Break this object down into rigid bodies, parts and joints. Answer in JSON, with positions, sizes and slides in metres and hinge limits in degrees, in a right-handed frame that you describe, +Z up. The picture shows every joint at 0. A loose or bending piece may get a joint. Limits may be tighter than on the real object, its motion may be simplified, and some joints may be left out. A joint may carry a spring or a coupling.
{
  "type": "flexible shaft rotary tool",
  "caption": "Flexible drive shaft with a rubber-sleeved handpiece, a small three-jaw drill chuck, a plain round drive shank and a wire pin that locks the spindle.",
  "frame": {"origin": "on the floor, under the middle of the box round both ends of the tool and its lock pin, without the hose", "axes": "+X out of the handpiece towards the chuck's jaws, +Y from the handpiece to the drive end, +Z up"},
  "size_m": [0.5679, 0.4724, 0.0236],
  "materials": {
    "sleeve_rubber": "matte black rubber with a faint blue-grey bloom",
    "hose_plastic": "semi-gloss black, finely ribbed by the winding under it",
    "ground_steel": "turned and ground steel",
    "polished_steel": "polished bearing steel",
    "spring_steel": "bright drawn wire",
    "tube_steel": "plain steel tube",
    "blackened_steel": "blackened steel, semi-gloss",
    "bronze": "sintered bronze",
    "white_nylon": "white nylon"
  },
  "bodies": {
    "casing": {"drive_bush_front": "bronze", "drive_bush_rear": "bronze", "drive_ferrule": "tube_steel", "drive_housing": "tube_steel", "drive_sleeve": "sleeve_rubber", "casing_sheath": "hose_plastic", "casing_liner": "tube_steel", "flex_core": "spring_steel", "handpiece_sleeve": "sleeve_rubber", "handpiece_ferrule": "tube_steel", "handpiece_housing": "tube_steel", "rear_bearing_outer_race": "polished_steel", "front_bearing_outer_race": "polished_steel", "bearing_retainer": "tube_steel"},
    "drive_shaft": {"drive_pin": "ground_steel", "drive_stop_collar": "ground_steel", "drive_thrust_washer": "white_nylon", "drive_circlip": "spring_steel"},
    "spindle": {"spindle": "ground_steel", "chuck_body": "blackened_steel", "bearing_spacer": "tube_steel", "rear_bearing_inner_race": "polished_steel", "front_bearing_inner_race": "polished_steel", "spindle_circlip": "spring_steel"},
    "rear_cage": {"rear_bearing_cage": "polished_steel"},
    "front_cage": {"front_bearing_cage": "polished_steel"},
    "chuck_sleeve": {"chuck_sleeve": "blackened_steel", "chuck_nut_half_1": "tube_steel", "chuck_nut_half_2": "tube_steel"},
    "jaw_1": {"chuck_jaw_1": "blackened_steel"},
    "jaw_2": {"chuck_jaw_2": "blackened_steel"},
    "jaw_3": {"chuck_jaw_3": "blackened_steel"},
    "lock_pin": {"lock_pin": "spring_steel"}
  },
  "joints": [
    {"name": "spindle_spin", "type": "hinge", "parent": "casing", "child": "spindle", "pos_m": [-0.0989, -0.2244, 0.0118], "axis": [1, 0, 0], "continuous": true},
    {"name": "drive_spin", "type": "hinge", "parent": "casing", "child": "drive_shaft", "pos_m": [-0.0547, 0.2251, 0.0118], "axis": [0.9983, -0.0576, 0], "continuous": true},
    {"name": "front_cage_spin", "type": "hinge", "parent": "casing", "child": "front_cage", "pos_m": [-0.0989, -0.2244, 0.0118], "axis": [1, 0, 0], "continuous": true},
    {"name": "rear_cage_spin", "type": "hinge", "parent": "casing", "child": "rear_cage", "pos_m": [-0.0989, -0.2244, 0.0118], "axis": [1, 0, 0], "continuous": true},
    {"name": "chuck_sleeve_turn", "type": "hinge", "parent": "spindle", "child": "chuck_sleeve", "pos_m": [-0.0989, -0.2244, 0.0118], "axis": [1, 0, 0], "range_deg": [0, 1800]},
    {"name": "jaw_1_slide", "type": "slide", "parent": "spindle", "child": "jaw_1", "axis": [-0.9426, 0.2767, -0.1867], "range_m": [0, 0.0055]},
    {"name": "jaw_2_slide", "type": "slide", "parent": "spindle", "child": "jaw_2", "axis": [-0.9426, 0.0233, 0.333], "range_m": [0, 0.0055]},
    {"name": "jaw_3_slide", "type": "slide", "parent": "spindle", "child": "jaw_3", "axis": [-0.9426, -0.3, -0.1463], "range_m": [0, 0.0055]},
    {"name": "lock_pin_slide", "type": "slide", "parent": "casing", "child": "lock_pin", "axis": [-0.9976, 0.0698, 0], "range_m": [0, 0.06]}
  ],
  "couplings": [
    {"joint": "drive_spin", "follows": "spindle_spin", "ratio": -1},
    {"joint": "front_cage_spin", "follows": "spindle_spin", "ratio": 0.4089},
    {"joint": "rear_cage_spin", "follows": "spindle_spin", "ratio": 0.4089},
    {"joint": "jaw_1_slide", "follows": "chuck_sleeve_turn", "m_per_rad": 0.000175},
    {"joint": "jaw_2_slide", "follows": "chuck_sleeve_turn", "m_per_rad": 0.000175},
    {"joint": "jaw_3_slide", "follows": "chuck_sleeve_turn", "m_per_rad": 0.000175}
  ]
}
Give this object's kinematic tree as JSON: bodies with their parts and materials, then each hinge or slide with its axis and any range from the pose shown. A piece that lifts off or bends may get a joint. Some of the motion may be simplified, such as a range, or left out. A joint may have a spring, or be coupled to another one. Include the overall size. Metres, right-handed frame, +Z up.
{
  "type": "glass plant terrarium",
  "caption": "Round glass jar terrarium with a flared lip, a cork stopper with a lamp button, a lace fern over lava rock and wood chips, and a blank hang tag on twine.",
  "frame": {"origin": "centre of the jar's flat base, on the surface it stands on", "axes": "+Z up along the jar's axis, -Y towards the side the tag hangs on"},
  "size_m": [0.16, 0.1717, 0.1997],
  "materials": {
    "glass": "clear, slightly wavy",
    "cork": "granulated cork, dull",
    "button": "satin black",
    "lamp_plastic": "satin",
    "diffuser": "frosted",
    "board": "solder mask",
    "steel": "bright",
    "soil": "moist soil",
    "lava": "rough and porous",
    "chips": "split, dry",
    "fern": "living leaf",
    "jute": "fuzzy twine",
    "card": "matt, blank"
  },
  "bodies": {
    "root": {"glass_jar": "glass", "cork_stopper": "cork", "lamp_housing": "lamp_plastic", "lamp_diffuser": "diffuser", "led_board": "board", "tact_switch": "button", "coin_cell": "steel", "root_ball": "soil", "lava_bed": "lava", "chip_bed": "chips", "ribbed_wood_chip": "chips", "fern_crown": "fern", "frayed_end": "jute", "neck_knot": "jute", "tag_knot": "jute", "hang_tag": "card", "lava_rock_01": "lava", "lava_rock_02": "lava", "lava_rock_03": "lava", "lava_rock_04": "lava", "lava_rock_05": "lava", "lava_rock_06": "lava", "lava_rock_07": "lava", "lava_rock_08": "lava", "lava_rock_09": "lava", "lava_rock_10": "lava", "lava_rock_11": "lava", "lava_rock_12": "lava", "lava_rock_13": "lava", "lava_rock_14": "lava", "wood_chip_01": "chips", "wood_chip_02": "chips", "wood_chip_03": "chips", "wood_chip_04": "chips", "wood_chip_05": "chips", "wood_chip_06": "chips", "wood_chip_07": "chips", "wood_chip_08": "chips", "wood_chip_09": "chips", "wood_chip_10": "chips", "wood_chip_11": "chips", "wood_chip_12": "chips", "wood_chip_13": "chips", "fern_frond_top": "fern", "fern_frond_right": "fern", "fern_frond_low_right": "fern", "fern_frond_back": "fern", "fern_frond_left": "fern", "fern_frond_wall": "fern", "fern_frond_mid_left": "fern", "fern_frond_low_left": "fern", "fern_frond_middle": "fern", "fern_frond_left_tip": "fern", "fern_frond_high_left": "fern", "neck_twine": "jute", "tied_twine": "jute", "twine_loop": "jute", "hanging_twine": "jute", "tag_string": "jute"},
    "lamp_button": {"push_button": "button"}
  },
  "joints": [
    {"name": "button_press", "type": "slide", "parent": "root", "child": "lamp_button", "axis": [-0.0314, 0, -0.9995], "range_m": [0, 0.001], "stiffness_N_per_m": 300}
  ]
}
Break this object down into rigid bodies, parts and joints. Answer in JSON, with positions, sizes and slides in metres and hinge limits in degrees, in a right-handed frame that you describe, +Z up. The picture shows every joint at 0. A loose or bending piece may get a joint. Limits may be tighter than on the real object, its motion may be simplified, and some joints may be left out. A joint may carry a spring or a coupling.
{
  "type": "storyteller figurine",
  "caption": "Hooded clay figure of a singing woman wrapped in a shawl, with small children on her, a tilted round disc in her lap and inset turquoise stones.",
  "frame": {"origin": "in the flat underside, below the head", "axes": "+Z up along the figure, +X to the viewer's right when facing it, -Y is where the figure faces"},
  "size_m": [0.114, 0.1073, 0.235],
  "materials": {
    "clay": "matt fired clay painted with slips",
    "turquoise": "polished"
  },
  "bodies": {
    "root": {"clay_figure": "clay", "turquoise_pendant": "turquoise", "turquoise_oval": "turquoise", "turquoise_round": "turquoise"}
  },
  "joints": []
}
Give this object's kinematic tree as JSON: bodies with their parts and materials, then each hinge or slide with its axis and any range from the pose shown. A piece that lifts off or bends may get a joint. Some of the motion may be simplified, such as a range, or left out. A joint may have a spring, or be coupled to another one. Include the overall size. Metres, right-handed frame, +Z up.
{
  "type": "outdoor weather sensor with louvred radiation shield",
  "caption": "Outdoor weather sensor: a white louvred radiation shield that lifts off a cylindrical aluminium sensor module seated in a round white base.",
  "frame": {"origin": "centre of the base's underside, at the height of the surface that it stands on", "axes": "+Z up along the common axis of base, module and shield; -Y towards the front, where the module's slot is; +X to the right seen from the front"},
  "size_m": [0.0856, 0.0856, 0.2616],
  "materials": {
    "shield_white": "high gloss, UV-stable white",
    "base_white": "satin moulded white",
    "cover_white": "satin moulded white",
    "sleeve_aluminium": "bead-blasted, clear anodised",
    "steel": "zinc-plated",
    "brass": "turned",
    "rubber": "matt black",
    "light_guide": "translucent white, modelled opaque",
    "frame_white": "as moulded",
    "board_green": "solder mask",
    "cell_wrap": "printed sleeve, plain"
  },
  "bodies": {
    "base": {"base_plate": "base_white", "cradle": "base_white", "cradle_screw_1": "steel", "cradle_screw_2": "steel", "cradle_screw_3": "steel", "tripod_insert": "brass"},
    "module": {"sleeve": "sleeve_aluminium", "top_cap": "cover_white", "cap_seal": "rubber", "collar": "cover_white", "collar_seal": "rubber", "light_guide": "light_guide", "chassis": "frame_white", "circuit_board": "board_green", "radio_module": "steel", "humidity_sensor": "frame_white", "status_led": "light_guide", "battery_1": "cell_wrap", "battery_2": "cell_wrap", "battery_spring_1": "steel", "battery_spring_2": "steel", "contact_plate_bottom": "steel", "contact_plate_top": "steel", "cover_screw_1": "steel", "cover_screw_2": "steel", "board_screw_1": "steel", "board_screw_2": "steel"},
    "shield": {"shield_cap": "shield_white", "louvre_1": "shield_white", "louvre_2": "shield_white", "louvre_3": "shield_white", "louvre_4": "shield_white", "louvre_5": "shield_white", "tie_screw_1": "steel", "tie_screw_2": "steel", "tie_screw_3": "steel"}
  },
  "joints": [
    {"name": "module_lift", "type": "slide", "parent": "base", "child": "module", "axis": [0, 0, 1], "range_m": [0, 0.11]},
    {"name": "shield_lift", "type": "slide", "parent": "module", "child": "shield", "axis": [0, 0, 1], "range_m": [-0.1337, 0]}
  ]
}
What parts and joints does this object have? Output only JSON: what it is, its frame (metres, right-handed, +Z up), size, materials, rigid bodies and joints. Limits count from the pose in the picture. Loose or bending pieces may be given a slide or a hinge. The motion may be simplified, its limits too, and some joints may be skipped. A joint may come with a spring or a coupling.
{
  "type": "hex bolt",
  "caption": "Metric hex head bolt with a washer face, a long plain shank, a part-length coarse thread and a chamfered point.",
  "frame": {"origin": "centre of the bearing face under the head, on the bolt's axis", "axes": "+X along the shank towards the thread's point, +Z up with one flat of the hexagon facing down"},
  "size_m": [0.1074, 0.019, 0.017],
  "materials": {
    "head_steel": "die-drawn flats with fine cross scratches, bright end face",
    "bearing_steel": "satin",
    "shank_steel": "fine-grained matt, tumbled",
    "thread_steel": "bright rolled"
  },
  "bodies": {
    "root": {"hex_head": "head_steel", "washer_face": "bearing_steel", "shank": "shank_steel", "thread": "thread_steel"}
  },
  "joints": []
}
********
- What to produce: Looking at the entries above, state how many lines contain "that"; give the number alone.

- Exercise output: 7